Russia followed this by announcing it would use Iran’s Hamadan military base to launch air strikes in Syria. This move, too, was calculated to remind everyone of Moscow’s influence, this time with Iran. The reasons Russia gave for its decision are hardly persuasive. Proximity and a drive to save costs are “poor excuses”, says Saad Bashir, an opposition figure.

Bashir told Al-Ahram Weekly that the Russian-operated Hamimim base “is capable of serving most Russian military aircraft and it could be expanded within days if it needs to cater for aircraft carrying very large ordnance”.

Bashir predicts the Iranians will soon backtrack on the permission given to Russia. There is a strong current of opinion in Iran that rejects the permission as an infringement of Iranian sovereignty.

Russia has also encouraged the Syrian regime to launch air strikes against the Kurds in northern Syria, proffering a gift to Ankara and an indirect challenge to the US which ostensibly supports the Kurds. Washington’s response was slow in coming and when it did arrive consisted of little beyond cautioning that regime planes were hovering over areas under Kurdish control. The fact is the White House was probably far from unhappy with the Russian move. It served as a warning to the overly ambitious Kurds who have not stopped their expansion in northern Syria at the line carefully drawn by the US in consideration of its Turkish ally.

These Russian moves show how erroneous it is to assume a tripartite alliance is solidifying between Russia, Iran and Turkey. Moscow’s manoeuvres are an exercise in grandstanding, albeit one that gives Russia the opportunity to flex its media, diplomatic, political and even military might.

Russia and Iran are exploiting the disarray in Turkey, and Turkish President Recep Tayyip Erdoğan’s focus on getting his own house in order, to push Ankara into accepting a resolution in Syria that keeps Al-Assad in place. In exchange they will act to stop the Kurdish advance in northern Syria. Several signs point in this direction: Syrian regime air strikes against the Kurds; Hizbullah leader Hassan Nasrallah’s latest speech in which he refrained from attacking Turkey, and Iranian Foreign Minister Mohamed Javad Zarif’s conciliatory treatment of Erdogan during the Turkish president’s recent visit to Ankara. Yet none of these inducements is likely to carry much weight in Ankara. Turkey is well aware that Russia and Iran cannot halt Kurdish expansion in Syria as long as the US continues to provide the Kurds with cover.

“It’s a mistake to see current Turkish-Russian-Iranian understandings as a new alliance against the US,” says Khaled Al-Ayoubi, a dissident Syrian diplomat based in London. “These understandings are based on interests that have been imposed by necessity, a result of flailing policies on the part of the Barack Obama administration which have harmed Washington’s allies. Every one of Turkey’s understandings with Russia and Iran will be cast aside if the new US president decides to remove Al-Assad and place relations with Turkey back on their proper footing.”

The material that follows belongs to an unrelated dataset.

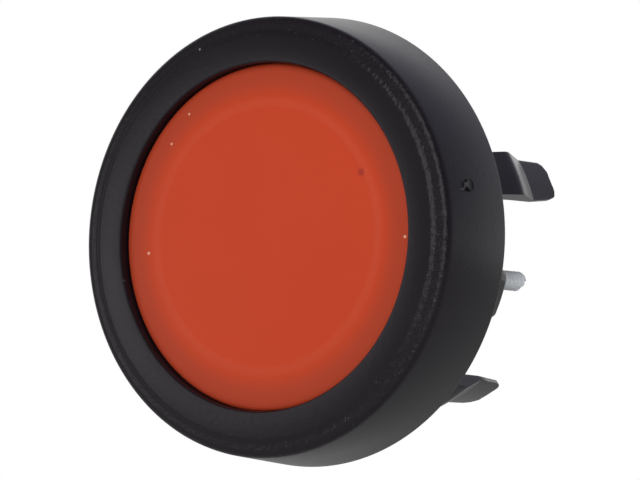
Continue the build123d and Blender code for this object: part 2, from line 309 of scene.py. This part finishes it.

“What is happening between Turkey, Russia and Iran should not be seen as an alliance,” insists Mohamed Sabra, a member of the Syrian opposition negotiating delegation and head of the Republican Party. “It’s a meeting of opposites. All three states are facing US pressure. Russia, which NATO is trying to hem in from all sides, has come to view Turkey as an important opening in the south through which it can break NATO’s stranglehold. Turkey is coming under US pressure and fears Washington’s support for separatist Kurds in Syria. We are not seeing a strategic alliance but cards being played by each state to improve its position with the US and show that it, too, can exercise pressure. Any coordination will collapse as soon as Washington’s policy on regional issues shifts.”

Syrian dissident Mokhlis Al-Khatib agrees.

“The objective of this unusual alliance could be to challenge Obama before he leaves office but as an alliance to stand up to US policies in the longer term, that’s wholly unlikely. The most obvious aim seems to be an attempt to build a relationship with the new US president on different foundations than the relationship with Obama who promised the American public that he would not get the US military involved in any more wars and has kept that promise.”

Nor do quick-fire regional developments and Russia’s show of force indicate an impending resolution of the Syrian crisis. Instead, they show that the US is in no hurry. Washington wants to postpone the Syrian issue until after the elections, which means maintaining the current balance of power for the next six months. Other players may flex their muscles and spin new alliances but they will be incapable of changing the situation on the ground.